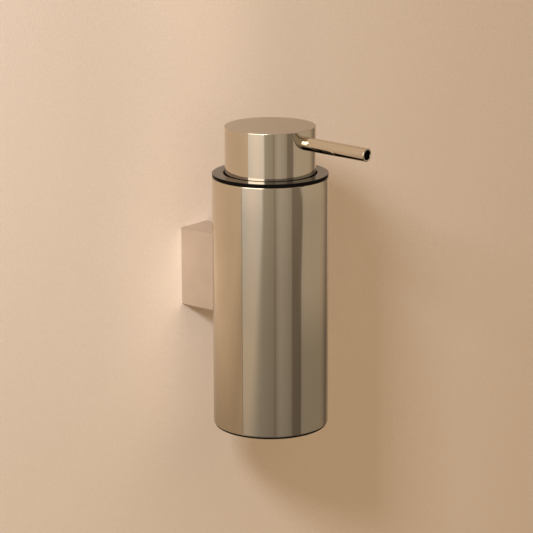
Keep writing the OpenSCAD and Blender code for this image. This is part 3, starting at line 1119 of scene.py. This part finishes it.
class SOAP_OT_pump(bpy.types.Operator):
    """Makes the pump: closure nut, barrel, cap, spring, piston, stem, balls and seals"""

    bl_idname = "soap.pump"
    bl_label = "Pump"

    def execute(self, context):
        z0, z1 = (z / MM for z in span("closure_nut"))
        housing_top = span("pump_housing")[1] / MM
        nut = turned("closure", [
            (13.7, z0, 0.2), (16, z0, 0.3), (16, z1, 1.2), (9.3, z1, 0.3), (9.3, housing_top),
            (13.7, housing_top)
        ])
        dress(nut, "white_plastic", "refill", "white_plastic", "closure_nut")
        ribs = grown("closure_ribs", ribs_tree("ribs", "white_plastic"), {
            "Ribs": sizes().ribs, "Radius": 16.0 * MM, "Depth": 0.55 * MM,
            "Bottom": (z0 + 0.6) * MM, "Top": (z1 - 1.8) * MM,
        })
        dress(ribs, "white_plastic", "refill", "white_plastic")

        spring = grown("spring", coil_tree("spring", "spring_steel"), {
            "Turns": sizes().coil_turns, "Radius": 5.2 * MM, "Wire": 0.45 * MM,
            "Bottom": span("return_spring")[0], "Top": span("return_spring")[1],
        })
        dress(spring, "spring_steel", "refill", "spring_steel", "return_spring")
        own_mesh(spring)

        for node, width, body in (
            ("pump_housing", 0.15, "refill"), ("housing_cap", 0.15, "refill"),
            ("piston", 0.1, "plunger"), ("pump_stem", 0.15, "head"),
        ):
            dress(softened(node, width * MM), "white_plastic", body, "white_plastic", node)
        dress(softened("neck_seal", 0.1 * MM), "black_rubber", "refill", "black_rubber", "neck_seal")
        for node, body in (("inlet_ball", "inlet_valve"), ("outlet_ball", "outlet_valve")):
            bm = bmesh.new()
            bmesh.ops.create_icosphere(bm, subdivisions=4, radius=radius(node))
            bmesh.ops.translate(bm, verts=bm.verts, vec=centre(node))
            ball = new_piece(node + "_finished", bm)
            dress(ball, "spring_steel", body, "spring_steel", node)
        return {"FINISHED"}


OPERATORS = (
    SOAP_OT_finishes, SOAP_OT_stage, SOAP_OT_sleeve, SOAP_OT_bracket, SOAP_OT_collar,
    SOAP_OT_head, SOAP_OT_spout, SOAP_OT_bottle, SOAP_OT_pump,
)


class SOAP_PT_panel(bpy.types.Panel):
    bl_idname = "SOAP_PT_panel"
    bl_label = "Soap dispenser"
    bl_space_type = "VIEW_3D"
    bl_region_type = "UI"
    bl_category = "Soap dispenser"

    def draw(self, context):
        for group in (context.scene.dispenser_colours, context.scene.dispenser_sizes):
            for name in group.bl_rna.properties.keys():
                if name not in ("rna_type", "name"):
                    self.layout.prop(group, name)
        for operator in OPERATORS:
            self.layout.operator(operator.bl_idname)


CLASSES = (DispenserColours, DispenserSizes, *OPERATORS, SOAP_PT_panel)


def register():
    for cls in CLASSES:
        bpy.utils.register_class(cls)
    bpy.types.Scene.dispenser_colours = PointerProperty(type=DispenserColours)
    bpy.types.Scene.dispenser_sizes = PointerProperty(type=DispenserSizes)


def unregister():
    del bpy.types.Scene.dispenser_sizes
    del bpy.types.Scene.dispenser_colours
    for cls in reversed(CLASSES):
        bpy.utils.unregister_class(cls)


def main():
    register()
    for operator in OPERATORS:
        group, name = operator.bl_idname.split(".")
        getattr(getattr(bpy.ops, group), name)()


if __name__ == "__main__":
    main()
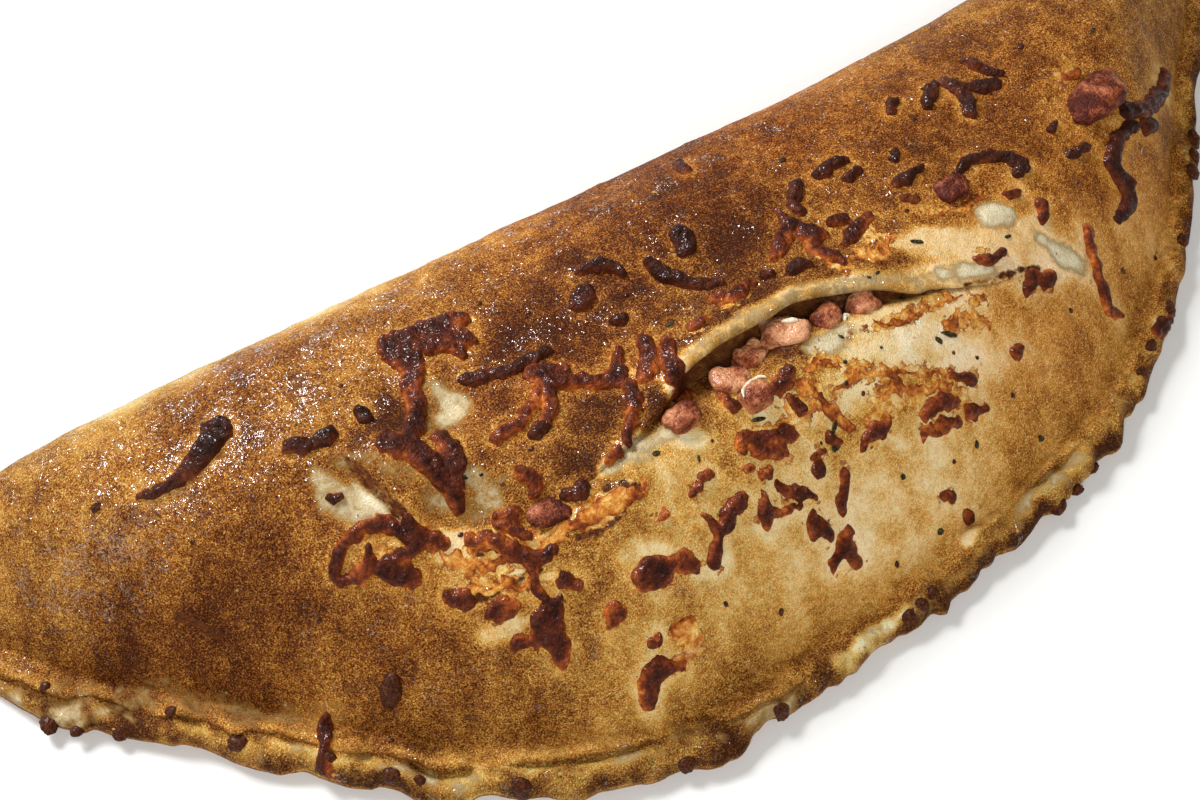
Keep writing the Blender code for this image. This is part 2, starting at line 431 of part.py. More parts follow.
def shred(name, run, material):
    """A cheese shred: flattened rings along its run, half sunk in the crust, with a point at each end."""
    run = np.asarray(run, float)
    steps = np.concatenate([[0], np.cumsum(np.hypot(*np.diff(run[:, :2], axis=0).T))])
    length = steps[-1]
    count = max(3, min(7, int(round(length / SHRED_STEP)) + 2))
    share = np.linspace(0, 1, count)
    x, y, width = (through(steps, run[:, k], share * length) for k in (0, 1, 2))
    ahead = np.stack([np.gradient(x), np.gradient(y)]) / np.hypot(np.gradient(x), np.gradient(y))
    turn = np.arange(SHRED_SIDES) * 2 * np.pi / SHRED_SIDES
    half = width[:, None] / 2
    ring_x = x[:, None] - ahead[1][:, None] * half * np.cos(turn)
    ring_y = y[:, None] + ahead[0][:, None] * half * np.cos(turn)
    rise = (0.5 + 0.42 * width)[:, None] * np.clip(np.sin(turn), 0, 1) + 1.2 * np.clip(np.sin(turn), -1, 0)
    ring_z = top(ring_x, ring_y) + rise
    ends = [(x[k] + side * ahead[0][k] * width[k] * 0.45, y[k] + side * ahead[1][k] * width[k] * 0.45)
            for k, side in ((0, -1), (-1, 1))]
    points = [(*ends[0], float(top(*ends[0])))]
    points += np.stack([ring_x, ring_y, ring_z], -1).reshape(-1, 3).tolist()
    points += [(*ends[1], float(top(*ends[1])))]
    return new_object(name, points, ring_faces(count, SHRED_SIDES), material)


def shred_size(run):
    """Area that a shred covers, by which the largest are chosen."""
    run = np.asarray(run, float)
    return (np.hypot(*np.diff(run[:, :2], axis=0).T).sum() + run[:, 2].mean()) * run[:, 2].mean()


def clear_of_ham(run):
    """Whether a shred stays clear of every piece of ham, so that the two never cross."""
    return all(np.hypot(x - ham[0], y - ham[1]) > (ham[2] + ham[3]) / 4 + width / 2 + SHRED_CLEARANCE
               for x, y, width in run for ham in HAM)


def ham_piece(name, place, number, material, grow=0.0, sides=10, rings=5):
    """A rounded dice with uneven sides: a box-like ball with a few random swells, grown by a clearance."""
    x, y, length, width, height, turn, share = place
    draw = np.random.default_rng(SEED + 100 + number)
    latitude = np.radians(np.linspace(-90, 90, rings + 2)[1:-1])[:, None]
    around = np.linspace(0, 2 * np.pi, sides, endpoint=False)[None, :]
    out, up = np.cos(latitude) * np.ones_like(around), np.sin(latitude) * np.ones_like(around)
    aim = np.stack([out * np.cos(around), out * np.sin(around), up])
    box = (np.abs(aim) ** 3.2).sum(0) ** (-1 / 3.2)
    swell = 0.0
    for _ in range(4):
        size, tightness = draw.uniform(0.03, 0.07), draw.uniform(1.5, 3.5)
        across = (aim * draw.normal(size=(3, 1, 1))).sum(0)
        swell = swell + size * np.cos(tightness * across + draw.uniform(0, 6))
    ball = aim * box * (0.92 + swell)
    poles = np.array([[0, 0, -0.9], [0, 0, 0.9]])
    half = np.array([length, width, height]) / 2 + grow
    body = np.concatenate([poles[:1], ball.reshape(3, -1).T, poles[1:]]) * half
    turn = np.radians(turn)
    spun = body @ np.array([[np.cos(turn), np.sin(turn), 0], [-np.sin(turn), np.cos(turn), 0], [0, 0, 1]])
    lift = float(top(x, y)) + (share - 0.5) * height
    return new_object(name, spun + (x, y, lift), ring_faces(rings, sides), material)


def combine(body, tools, operation):
    """Joins a list of closed solids to the body, or cuts them from it, and removes them."""
    group = bpy.data.collections.new("tools")
    bpy.context.scene.collection.children.link(group)
    for tool in tools:
        bpy.context.scene.collection.objects.unlink(tool)
        group.objects.link(tool)
    step = body.modifiers.new(operation.title(), "BOOLEAN")
    step.operation = operation
    step.operand_type = "COLLECTION"
    step.collection = group
    step.solver = "EXACT"
    step.use_self = operation == "UNION"
    bpy.context.view_layer.objects.active = body
    with bpy.context.temp_override(object=body, active_object=body):
        bpy.ops.object.modifier_apply(modifier=step.name)
    for tool in tools:
        bpy.data.objects.remove(tool)
    bpy.data.collections.remove(group)


def keep_main_shell(body):
    """Drops loose scraps and fills sealed hollows: only the shell with the most faces stays."""
    shell = bmesh.new()
    shell.from_mesh(body.data)
    waiting = set(shell.faces)
    shells = []
    while waiting:
        found, edge_of = [], [waiting.pop()]
        while edge_of:
            face = edge_of.pop()
            found.append(face)
            for line in face.edges:
                for neighbour in line.link_faces:
                    if neighbour in waiting:
                        waiting.remove(neighbour)
                        edge_of.append(neighbour)
        shells.append(found)
    shells.sort(key=len)
    scraps = [face for found in shells[:-1] for face in found]
    bmesh.ops.delete(shell, geom=scraps, context="FACES")
    shell.to_mesh(body.data)
    shell.free()
    body.data.shade_smooth()


def build():
    """Makes the crust with its fused shreds, then the ham pieces in their pockets."""
    for old in list(bpy.data.objects):
        bpy.data.objects.remove(old)
    crust_finish = finish("baked_crust", (0.34, 0.15, 0.045), 0.45)
    ham_finish = finish("ham", (0.36, 0.14, 0.09), 0.5)

    crust = crust_body(crust_finish)
    pockets = [ham_piece(f"pocket_{k:02d}", place, k, ham_finish, HAM_CLEARANCE)
               for k, place in enumerate(HAM)]
    clear = [run for run in CHARRED + BROWNED + MELTED if clear_of_ham(run)]
    runs = sorted(clear, key=shred_size, reverse=True)[:FUSED_SHREDS]
    shreds = [shred(f"shred_{k:02d}", run, crust_finish) for k, run in enumerate(runs)]
    combine(crust, shreds, "UNION")
    combine(crust, pockets, "DIFFERENCE")
    keep_main_shell(crust)
    for k, place in enumerate(HAM):
        ham_piece(f"ham_{k + 1:02d}", place, k, ham_finish)


build()
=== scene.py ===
"""Dresses the panzerotto: crust, cheese, ham, herbs and crumbs, then a floor, lights and a camera.

Tables and shape functions are in millimetres, in the part's own frame, and meshes are written in metres. The
crust is one surface of two parameters. All that lies on it is placed by the same function, top().
"""

import bpy
import numpy as np
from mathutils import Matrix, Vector


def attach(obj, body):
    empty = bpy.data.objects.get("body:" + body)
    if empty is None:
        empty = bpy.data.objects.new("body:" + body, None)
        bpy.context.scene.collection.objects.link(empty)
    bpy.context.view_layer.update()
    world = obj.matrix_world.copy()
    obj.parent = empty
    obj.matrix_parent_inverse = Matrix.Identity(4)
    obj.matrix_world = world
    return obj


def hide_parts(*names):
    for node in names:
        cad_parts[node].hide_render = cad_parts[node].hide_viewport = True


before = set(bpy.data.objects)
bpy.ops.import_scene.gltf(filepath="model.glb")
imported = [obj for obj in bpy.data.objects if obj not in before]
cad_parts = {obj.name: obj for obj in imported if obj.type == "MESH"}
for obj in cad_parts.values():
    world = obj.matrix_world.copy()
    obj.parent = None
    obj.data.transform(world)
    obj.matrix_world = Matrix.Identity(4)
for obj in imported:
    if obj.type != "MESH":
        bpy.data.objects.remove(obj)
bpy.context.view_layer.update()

MM = 0.001
SEED = 41

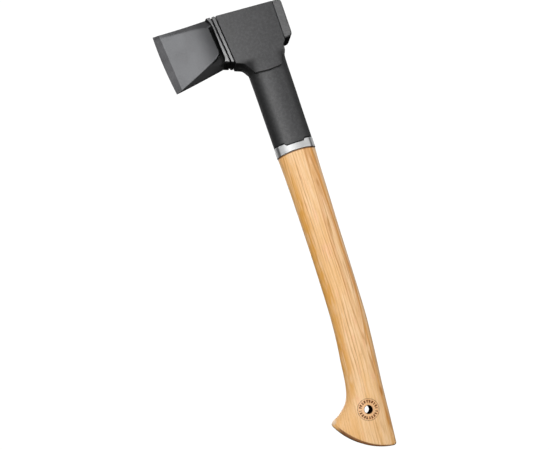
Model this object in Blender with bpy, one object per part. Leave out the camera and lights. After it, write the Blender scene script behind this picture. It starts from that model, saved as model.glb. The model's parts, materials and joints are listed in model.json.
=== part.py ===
"""Splitting hatchet: steel head locked in a moulded casing, ferrule, bonded hickory handle.

Frame: +Z runs up the neck's axis with the head on top, -X points to the cutting
edge, +X to the poll, and Y is across the cheeks.  The design is drawn from a datum
at the ferrule's top edge on the neck's axis, and everything is parented to an
empty that lifts the datum so that the world origin lies in the middle of the grip.
All dimensions below are in millimetres.
"""
import bpy
import bmesh
import math
from mathutils import Vector

# ------------------------------------------------------------------ dimensions
MM = 0.001
GAP = 0.3                  # clearance kept between touching pieces

DATUM_ABOVE_GRIP = 190.0   # ferrule's top edge above the middle of the grip

# head, in the side view (x, z)
EDGE_TOP = (-106.9, 154.3)
EDGE_BOTTOM = (-101.2, 87.4)
EDGE_BOW = 1.3             # convexity of the cutting edge
EDGE_HALF = 0.15           # half width of the flat left on the cutting edge
BEVEL_WIDTH = 7.0          # honed bevel behind the edge
BEVEL_HALF = 2.0           # half thickness where the bevel ends
CHEEK_END_X = -45.5        # end of the cheek, at mid height
CHEEK_HALF = 14.0          # half thickness there
SHOULDER_X = -42.9         # where the full section starts, at mid height
HEAD_HALF = 18.0           # half thickness of shoulder, casing and poll
MID_Z = 125.0              # height at which the raked lines are dimensioned
RAKE = 0.085               # rake of edge, shoulder and strip, dx per dz
GROOVE_RAKE = 0.100
GROOVE_X = -39.4
GROOVE_HALF_WIDTH = 0.7
GROOVE_DEPTH = 0.9
STRIP_END_X = -34.9        # rear face of the bare strip, at mid height
TOP_REAR_Z = 150.6         # top line at the poll
TOP_REAR_X = 25.1
ARRIS = 0.9                # rounding of the head's long edges
JOINT_ARRIS = 0.45         # chamfer at the joint lines
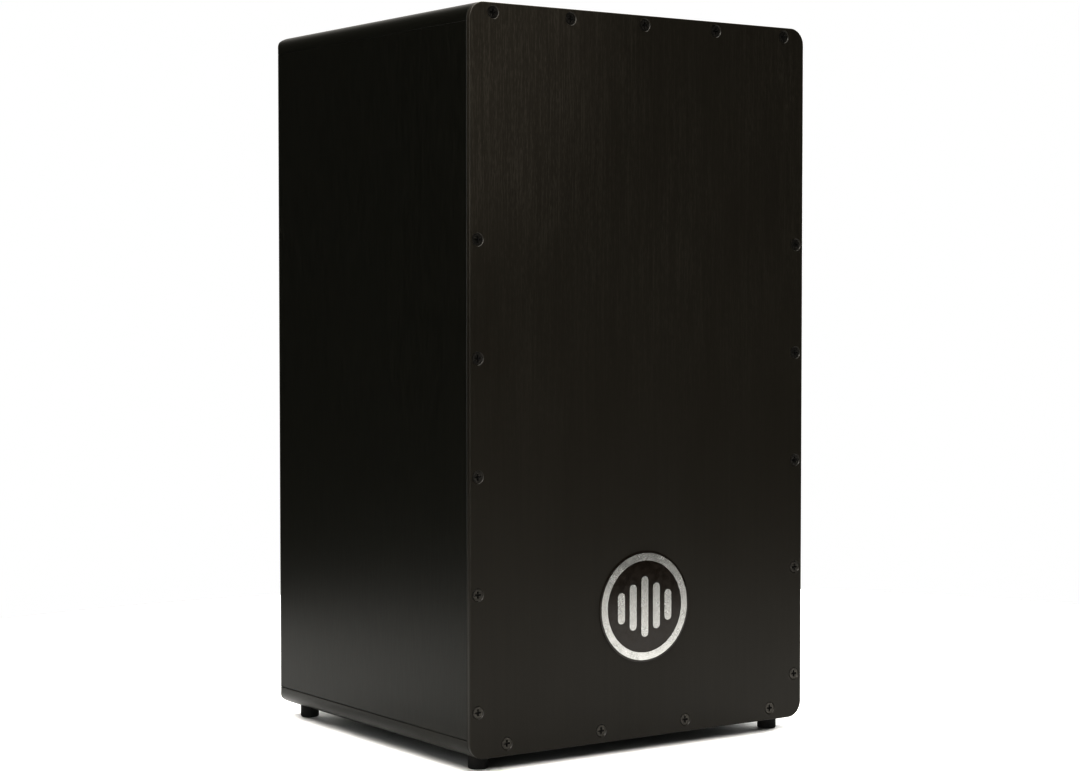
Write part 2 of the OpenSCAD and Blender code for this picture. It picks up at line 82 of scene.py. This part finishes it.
class Shader:
    """A material with one Principled shader, and short ways to add nodes to it."""

    def __init__(self, name):
        self.mat = bpy.data.materials.new(name)
        self.mat.use_nodes = True
        self.tree = self.mat.node_tree
        self.bsdf = self.tree.nodes["Principled BSDF"]
        self.object_place = self.add("ShaderNodeTexCoord").outputs["Object"]
        parts = self.add("ShaderNodeSeparateXYZ")
        self.feed(parts.inputs[0], self.object_place)
        self.x, self.y, self.z = parts.outputs

    def add(self, kind, **settings):
        node = self.tree.nodes.new(kind)
        for key, value in settings.items():
            setattr(node, key, value)
        return node

    def feed(self, socket, value):
        if isinstance(value, bpy.types.NodeSocket):
            self.tree.links.new(value, socket)
        else:
            socket.default_value = value

    def set(self, **values):
        """Sets the shader's own sockets; a word's underscores stand for spaces."""
        for key, value in values.items():
            self.feed(self.bsdf.inputs[key.replace("_", " ")], value)

    def scaled(self, scale):
        node = self.add("ShaderNodeMapping")
        self.feed(node.inputs["Vector"], self.object_place)
        node.inputs["Scale"].default_value = scale
        return node.outputs["Vector"]

    def noise(self, scale, detail, roughness=0.5, distortion=0.0):
        """Noise from 0 to 1, with a scale in features per metre along X, Y and Z."""
        node = self.add("ShaderNodeTexNoise")
        self.feed(node.inputs["Vector"], self.scaled(scale))
        node.inputs["Scale"].default_value = 1.0
        node.inputs["Detail"].default_value = detail
        node.inputs["Roughness"].default_value = roughness
        node.inputs["Distortion"].default_value = distortion
        return node.outputs[0]

    def math(self, operation, a, b):
        node = self.add("ShaderNodeMath", operation=operation)
        self.feed(node.inputs[0], a)
        self.feed(node.inputs[1], b)
        return node.outputs[0]

    def product(self, *factors):
        total = factors[0]
        for factor in factors[1:]:
            total = self.math("MULTIPLY", total, factor)
        return total

    def spread(self, value, low, high, out_low=0.0, out_high=1.0):
        """Maps value from low..high to out_low..out_high, smoothly and clamped."""
        node = self.add("ShaderNodeMapRange", interpolation_type="SMOOTHSTEP")
        for index, item in enumerate((value, low, high, out_low, out_high)):
            self.feed(node.inputs[index], item)
        return node.outputs[0]

    def within(self, value, low, high):
        """1 where the value is between low and high, and 0 elsewhere."""
        above = self.math("GREATER_THAN", value, low)
        below = self.math("LESS_THAN", value, high)
        return self.product(above, below)

    def patch(self, centre, radii):
        """1 at the centre, fading to 0 at the surface of an ellipsoid with those radii."""
        squares = 0.0
        for place, middle, radius in zip((self.x, self.y, self.z), centre, radii):
            share = self.math("MULTIPLY", self.math("SUBTRACT", place, middle), 1 / radius)
            squares = self.math("ADD", self.math("MULTIPLY", share, share), squares)
        return self.spread(squares, 0.0, 1.0, 1.0, 0.0)

    def inside_cabinet(self):
        """1 on the faces round the hollow of the cabinet, and 0 elsewhere."""
        spans = zip((self.x, self.y, self.z), INSIDE_LO, INSIDE_HI)
        return self.product(*(
            self.within(place, low - SKIN, high + SKIN) for place, low, high in spans
        ))

    def mix(self, share, a, b):
        """Mixes two colours."""
        node = self.add("ShaderNodeMix", data_type="RGBA")
        self.feed(node.inputs[MIX_SHARE], share)
        for index, colour in ((COLOUR_A, a), (COLOUR_B, b)):
            linked = isinstance(colour, bpy.types.NodeSocket)
            self.feed(node.inputs[index], colour if linked else (*colour, 1.0))
        return node.outputs[COLOUR_OUT]

    def blend(self, share, a, b):
        """Mixes two numbers."""
        node = self.add("ShaderNodeMix", data_type="FLOAT")
        for index, item in ((MIX_SHARE, share), (NUMBER_A, a), (NUMBER_B, b)):
            self.feed(node.inputs[index], item)
        return node.outputs[NUMBER_OUT]

    def bump(self, height, depth, strength):
        """A bump of that depth in metres."""
        node = self.add("ShaderNodeBump")
        node.inputs["Strength"].default_value = strength
        node.inputs["Distance"].default_value = depth
        self.feed(node.inputs["Height"], height)
        return node.outputs[0]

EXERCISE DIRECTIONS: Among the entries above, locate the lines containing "crust = crust_body(crust_finish)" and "before = set(bpy.data.objects)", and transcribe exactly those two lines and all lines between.

ANSWER TO THE PROBLEM:
    crust = crust_body(crust_finish)
    pockets = [ham_piece(f"pocket_{k:02d}", place, k, ham_finish, HAM_CLEARANCE)
               for k, place in enumerate(HAM)]
    clear = [run for run in CHARRED + BROWNED + MELTED if clear_of_ham(run)]
    runs = sorted(clear, key=shred_size, reverse=True)[:FUSED_SHREDS]
    shreds = [shred(f"shred_{k:02d}", run, crust_finish) for k, run in enumerate(runs)]
    combine(crust, shreds, "UNION")
    combine(crust, pockets, "DIFFERENCE")
    keep_main_shell(crust)
    for k, place in enumerate(HAM):
        ham_piece(f"ham_{k + 1:02d}", place, k, ham_finish)


build()
=== scene.py ===
"""Dresses the panzerotto: crust, cheese, ham, herbs and crumbs, then a floor, lights and a camera.

Tables and shape functions are in millimetres, in the part's own frame, and meshes are written in metres. The
crust is one surface of two parameters. All that lies on it is placed by the same function, top().
"""

import bpy
import numpy as np
from mathutils import Matrix, Vector


def attach(obj, body):
    empty = bpy.data.objects.get("body:" + body)
    if empty is None:
        empty = bpy.data.objects.new("body:" + body, None)
        bpy.context.scene.collection.objects.link(empty)
    bpy.context.view_layer.update()
    world = obj.matrix_world.copy()
    obj.parent = empty
    obj.matrix_parent_inverse = Matrix.Identity(4)
    obj.matrix_world = world
    return obj


def hide_parts(*names):
    for node in names:
        cad_parts[node].hide_render = cad_parts[node].hide_viewport = True


before = set(bpy.data.objects)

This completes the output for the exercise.